--- WHAT YOU WILL DO ---
Extract, without alteration, each line from the start of the listing to the line bearing "of the case.".

•••

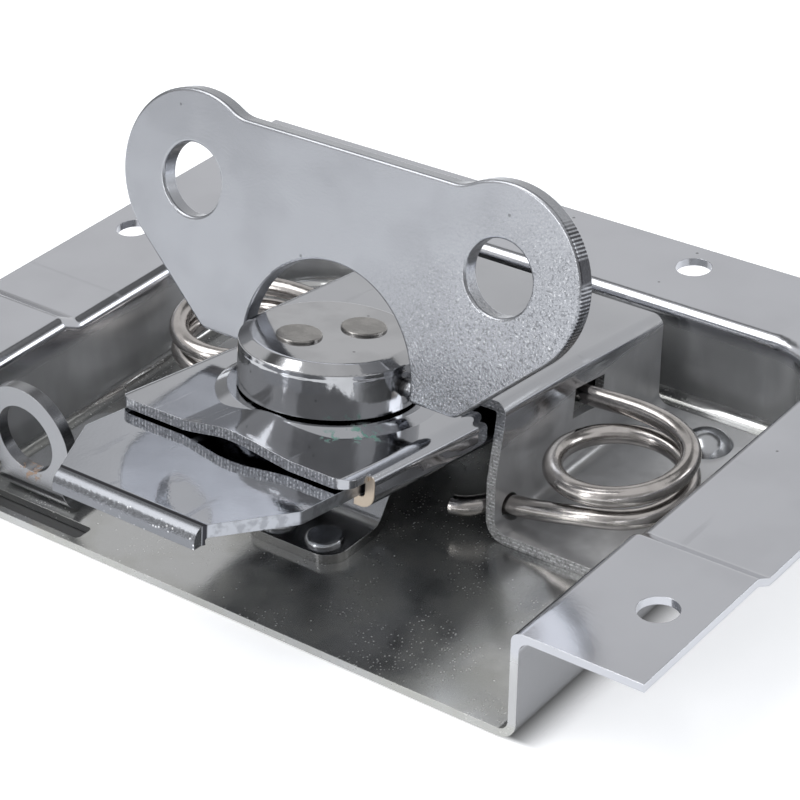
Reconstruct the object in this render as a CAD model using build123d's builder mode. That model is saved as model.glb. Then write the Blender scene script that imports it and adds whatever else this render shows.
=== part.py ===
"""Mechanism half of a recessed butterfly case latch, in millimetres, +Z out of the case.

The origin is midway between the two side screw holes, on the flange's top face.
+Y runs from the open front edge to the back wall. The moving parts sit in a mechanism frame
that is pitched up towards the front.
"""
import os
from math import asin, atan2, cos, pi, radians, sin, sqrt, tan

from build123d import *

os.makedirs("parts", exist_ok=True)

# Clearances
slide_gap = 0.3         # between sheets that slide or turn past each other
journal_gap = 0.05      # radial, running fit of the spindle and of the wing's ears
wire_gap = 0.35         # around a spring leg in its opening
side_gap = 0.4          # each side of the hook plate in the channel

# Dish
dish_w = 112.0
dish_d = 79.1
dish_t = 1.0
front_y = -44.6         # open front edge
floor_z = -12.0
side_flange = 15.7      # outer edge to the cavity's wall, at flange level
back_flange = 14.3
wall_draft = 3.9
corner_r = 9.4          # upright corners of the cavity
rim_r = 1.5             # bend from flange to wall
floor_r = 1.5           # bend from wall to floor
step_h = 1.2            # the front part of the side flanges stands higher
step_y = (-23.6, -21.4)
step_r = 1.2
fix_hole_r = 2.25
front_hole_in = (5.5, 11.0)     # in from the side edge, in from the front edge
side_hole_in = 5.0
back_hole_x = 14.6
back_hole_in = 4.7
slot_x = (-38.4, -21.4)
slot_in = (0.9, 3.4)    # from the front edge
slot_r = 0.6

# Padlock eye
eye_t = 1.5
eye_wall = 9.4          # middle of the eye to the cavity's wall
eye_in = 3.6            # from the front edge to the plate
eye_z = -3.3
eye_r = 6.75
eye_hole_r = 4.25
eye_stem = 4.7
eye_foot_half = 5.5
eye_foot_len = 18.4
eye_foot_r = 2.5
eye_waist = (3.5, 1.6)  # heights above the floor where the stem widens to the foot
eye_bend = 1.0

# Mechanism frame
pitch = 9.5
boss_y = -22.9
plate_z = 4.32          # top of the channel on the boss axis

# Channel
chan_t = 1.2
chan_half = 16.8
chan_bend = 1.7
chan_front = -17.2
curl_front = -13.1
tab_in = 0.7            # each side of the front tab, from the channel's side
tab_corner = 2.0
chan_rear = 30.0
chan_depth = 4.5
curl_lip = 2.6
ring_h = 0.75
ring_r = 11.4
ring_foot = 12.7
bead_line = ((-6.5, 0.0), (-3.2, 0.5), (-0.8, 0.85), (2.0, 0.8), (5.3, 0.4), (8.5, 0.0))
float_travel = 2.5

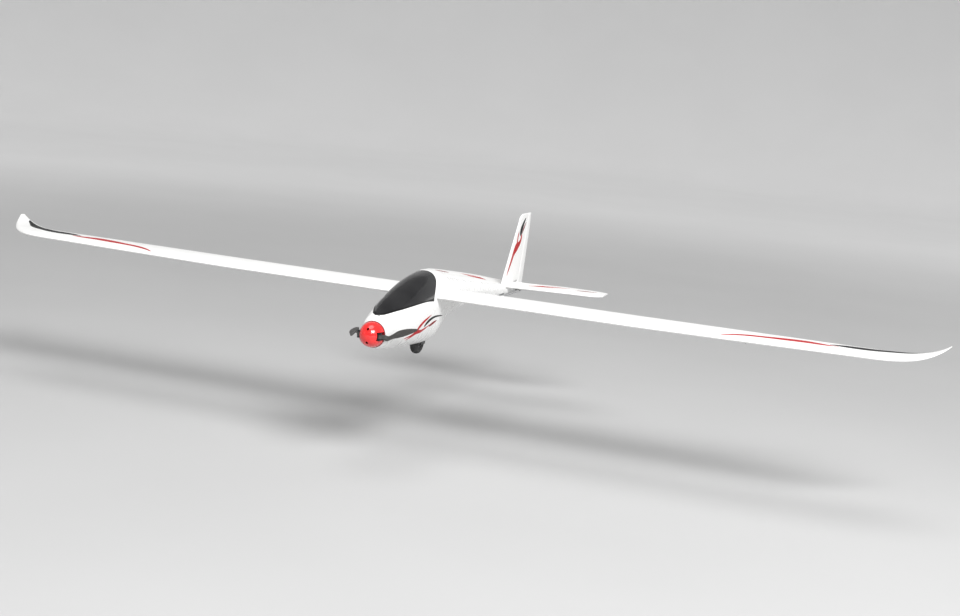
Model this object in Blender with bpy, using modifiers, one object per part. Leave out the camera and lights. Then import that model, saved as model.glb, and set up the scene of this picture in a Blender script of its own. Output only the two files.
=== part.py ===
"""Electric RC glider with a folding propeller: the whole model as separate named pieces.

Every piece is drawn in the designer's own frame: X to port, `station` aft of the spinner's
base, and `height` above the thrust line. One empty, `datum`, carries that frame into the
world, where the origin is under the middle of the glider at the bottom of its wheel.
"""
import math

import bmesh
import bpy
from mathutils import Matrix, Vector

# ---------------------------------------------------------------- driving dimensions (metres)
GAP = 0.0003                    # clearance between touching pieces
HALF_SPAN = 1.200
SPINNER_LENGTH = 0.034
SPINNER_RADIUS = 0.0285
BACKPLATE_RADIUS = 0.0296
RUDDER_END = 1.176              # station of the rudder's highest trailing corner

WHEEL_STATION = 0.300
WHEEL_HEIGHT = -0.0555
BRACKET_TOP = -0.0226
TYRE_RADIUS = 0.0285
TYRE_WIDTH = 0.020

WING_ROOT = 0.0506
WING_CHORD = 0.195
WING_LE = 0.268
WING_HEIGHT = 0.060
WING_INCIDENCE = math.radians(1.5)
WING_THICKNESS = 0.092          # of the chord
WING_CAMBER = 0.025             # of the chord
WING_BREAK = 0.500              # span station where the taper starts
WING_TIP_START = 1.000          # span station where the raked tip starts
OUTER_SLOPE = 0.007             # rise of the outer panel per metre
TIP_RISE = 0.030
TIP_RAKE = 0.168                # how far the leading edge sweeps back over the tip
WING_HINGE = 0.4162             # station of the flap and aileron hinge line
TRAILING_HALF = 0.0006          # half the thickness of the foam's trailing edge

TAIL_HEIGHT = 0.0136
TAIL_HALF_SPAN = 0.2675
TAIL_THICKNESS = 0.0090
ELEVATOR_HINGE = 1.050
RUDDER_HINGE = 1.0985           # station of the rudder's hinge line at the thrust line's height
RUDDER_LEAN = 0.25              # how far the rudder's hinge line leans aft per metre of height
FIN_TOP = 0.2055

BLADE_PIVOT_RADIUS = 0.024
BLADE_PIVOT_STATION = -0.016
BLADE_SPLAY = math.radians(34)  # angle of a folded blade from the glider's axis
BLADE_LENGTH = 0.100

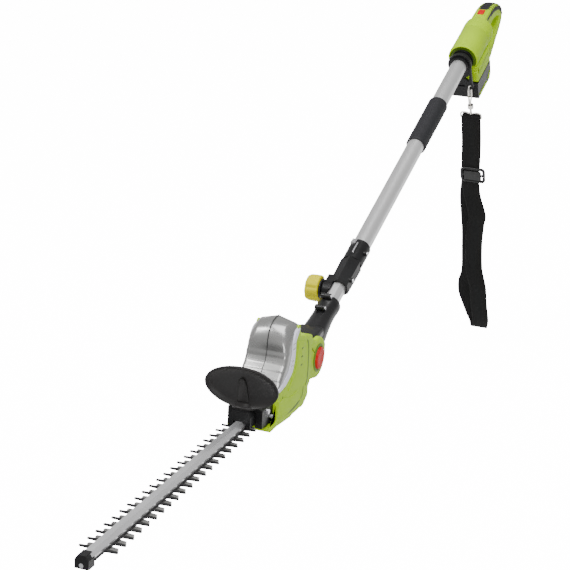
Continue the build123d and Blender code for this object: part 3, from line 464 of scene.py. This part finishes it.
for way, name in ((1, "left"), (-1, "right")):
    shape = joined(
        tray(shell_outline, 0.06 * way, HEAD_HALF * way, rim_roll, shell_wall, on_head),
        slab(cheek_outline, *sorted((22.6 * way, 30.6 * way)), 0.6 if way < 0 else 4.0, on_head,
             edge_low=4.0 if way < 0 else 0.6))
    shell = make_piece("head_shell_" + name + "_moulded", *shape, lime, "head", ("head_shell_" + name,),
                       "lime_plastic")
    outward(shell)
    flank = HEAD_HALF * way
    panel = rounded([(104, 60), (106, 36), (112, 14), (137, -6), (137, -10), (74, 22), (70, 46), (76, 52)],
                    4)
    raised = make_piece("head_panel_" + name, *slab(panel, *sorted((flank - way, flank + way * 0.9)), 0.7,
                                                    on_head), lime, "head", (), "lime_plastic")
    outward(raised)
    foot = rounded([(152, -14), (176, -12), (176, -38), (136, -45), (92, -40), (96, -20), (126, -22)], 5)
    plate = make_piece("head_foot_panel_" + name, *slab(foot, *sorted((flank - way, flank + way * 0.8)),
                                                        0.7, on_head), lime, "head", (), "lime_plastic")
    outward(plate)
    # Dark green strips along the flank's grooves: painted shade standing in for the shadow inside the
    # grooves.
    flank_groove_shades = joined(
        shade_strip_on_flank(smooth_path([(158, -9), (160, -24), (156, -36), (140, -43), (112, -45), (84, -41)], 30), 3.2,
              flank, 0.5, 0.25),
        shade_strip_on_flank(smooth_path([(64, 50), (57, 38), (55, 10), (56, -14), (62, -24)], 24), 3.4, flank, 0.5, 0.25),
        shade_strip_on_flank(smooth_path([(72, -22), (74, -34), (80, -40)], 14), 2.4, flank, 0.5, 0.25))
    outward(make_piece("head_groove_painted_shade_" + name, *flank_groove_shades, dark_lime, "head", (), "dark_lime"))
    # Dark green slabs over the vent slots: painted shade for the dark inside the openings.
    vent_shades = joined(*[slab(rounded([(u - 3.4, w - 1.3), (u + 3.4, w - 1.3), (u + 3.4, w + 1.3),
                                   (u - 3.4, w + 1.3)], 1),
                          *sorted((flank, flank + way * 1.1)), 0.2, on_head)
                     for u, w in ((85, 43), (86, 30), (87, 17))])
    outward(make_piece("head_vents_painted_shade_" + name, *vent_shades, dark_lime, "head", (), "dark_lime"))

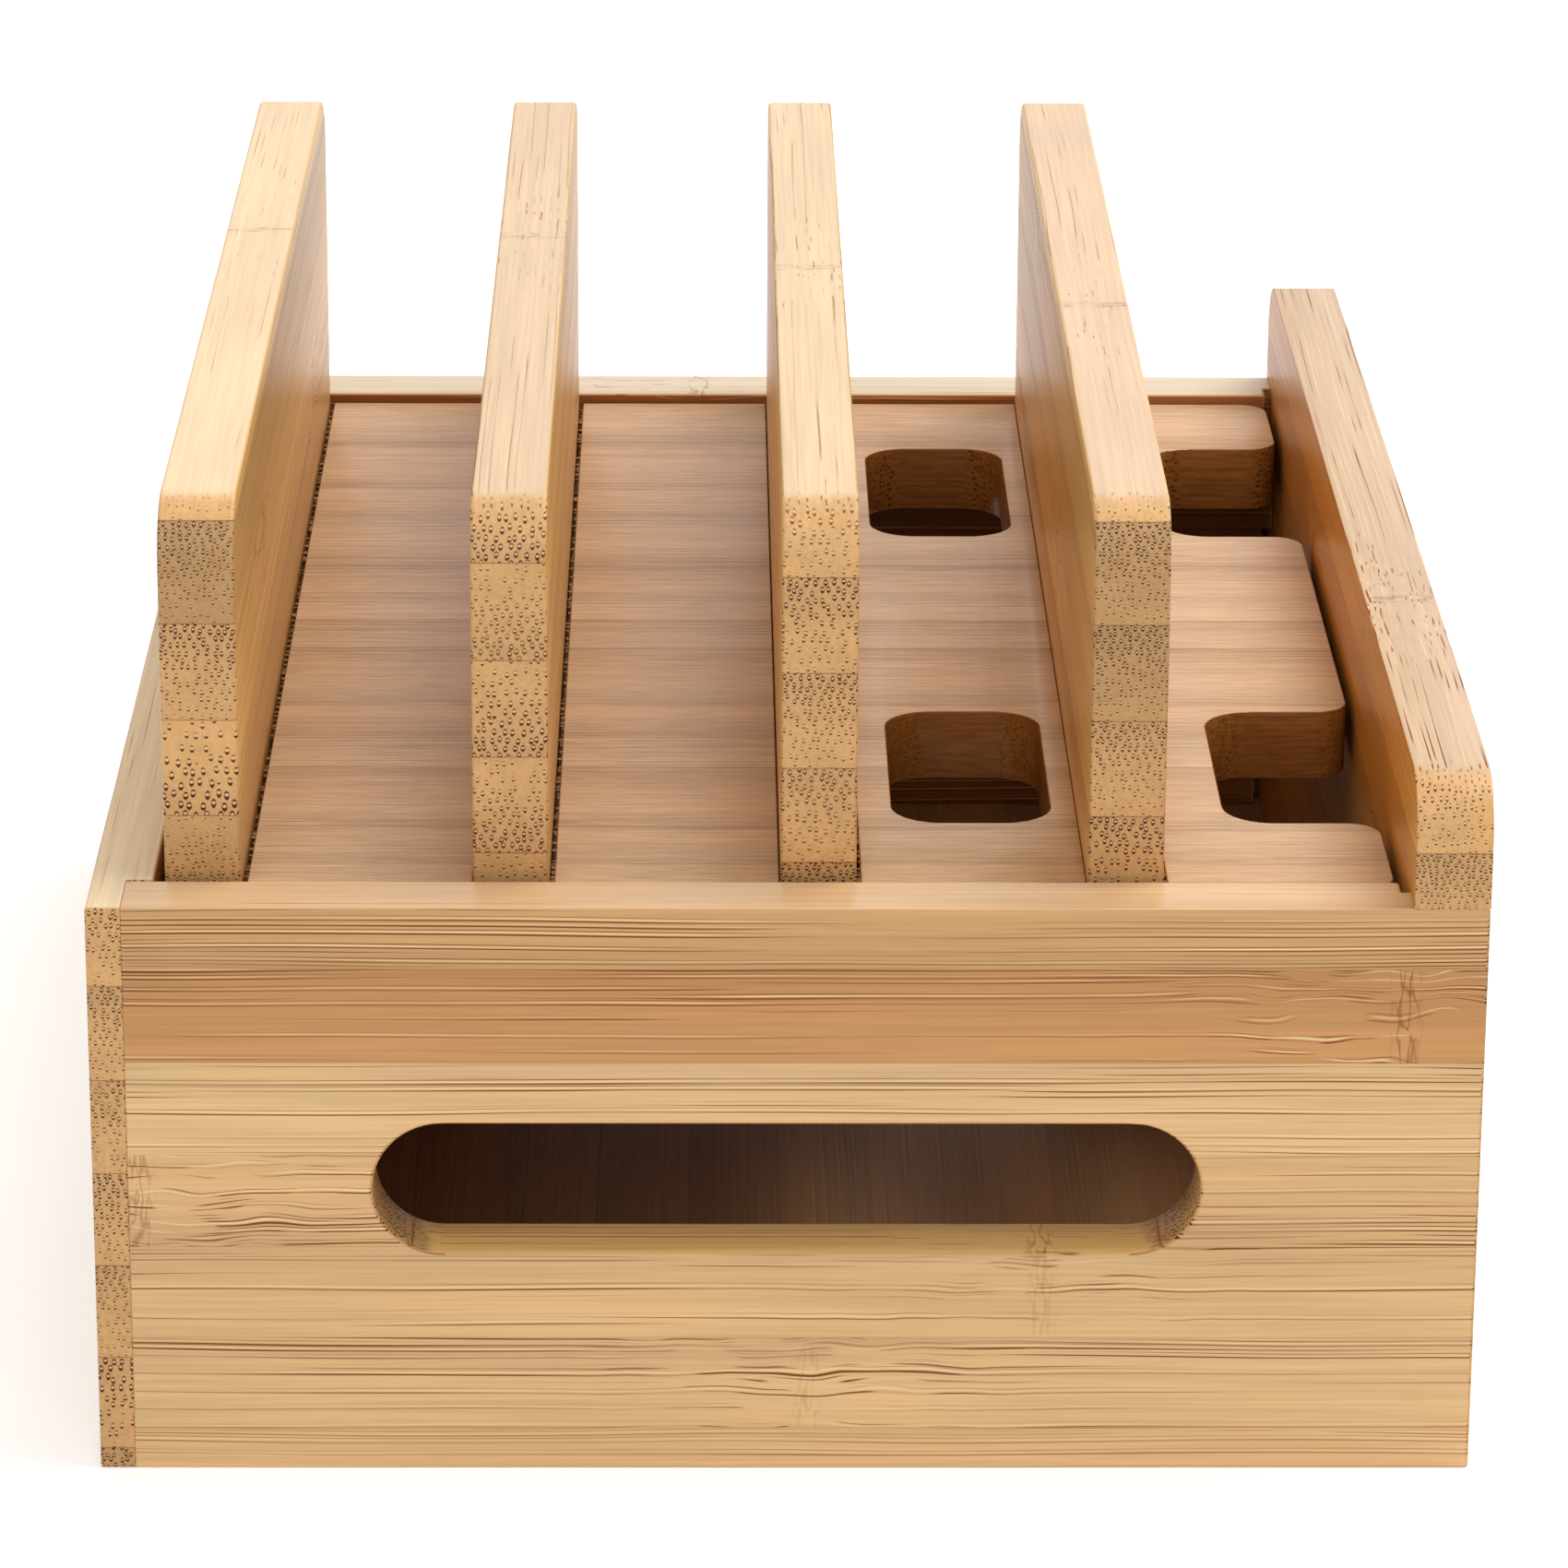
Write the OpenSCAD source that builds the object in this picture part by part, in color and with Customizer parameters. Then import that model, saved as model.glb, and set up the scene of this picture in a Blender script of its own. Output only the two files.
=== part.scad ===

•••

--- THE REPLY ---
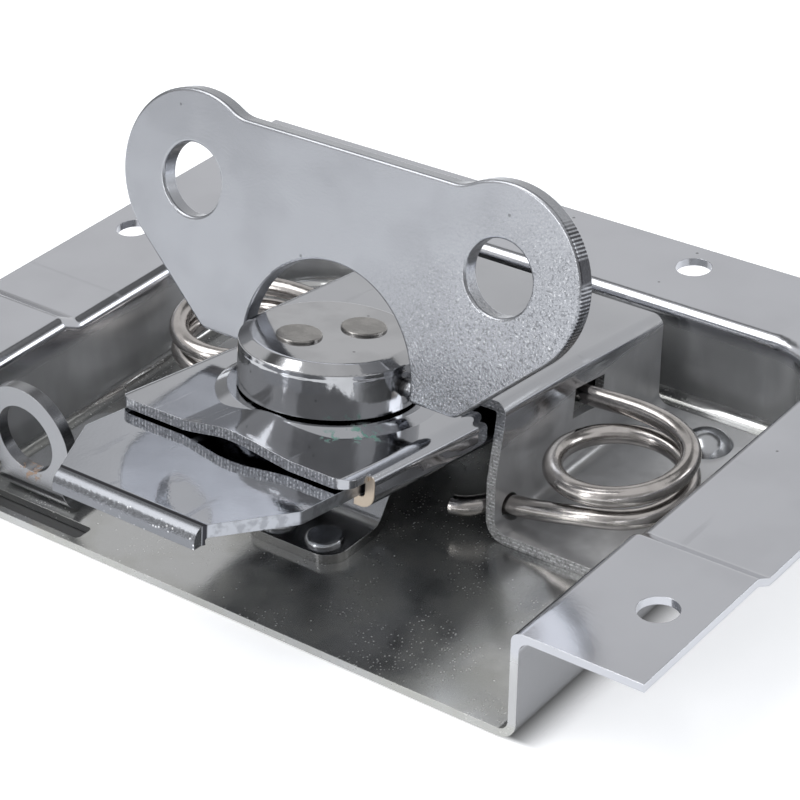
Reconstruct the object in this render as a CAD model using build123d's builder mode. That model is saved as model.glb. Then write the Blender scene script that imports it and adds whatever else this render shows.
=== part.py ===
"""Mechanism half of a recessed butterfly case latch, in millimetres, +Z out of the case.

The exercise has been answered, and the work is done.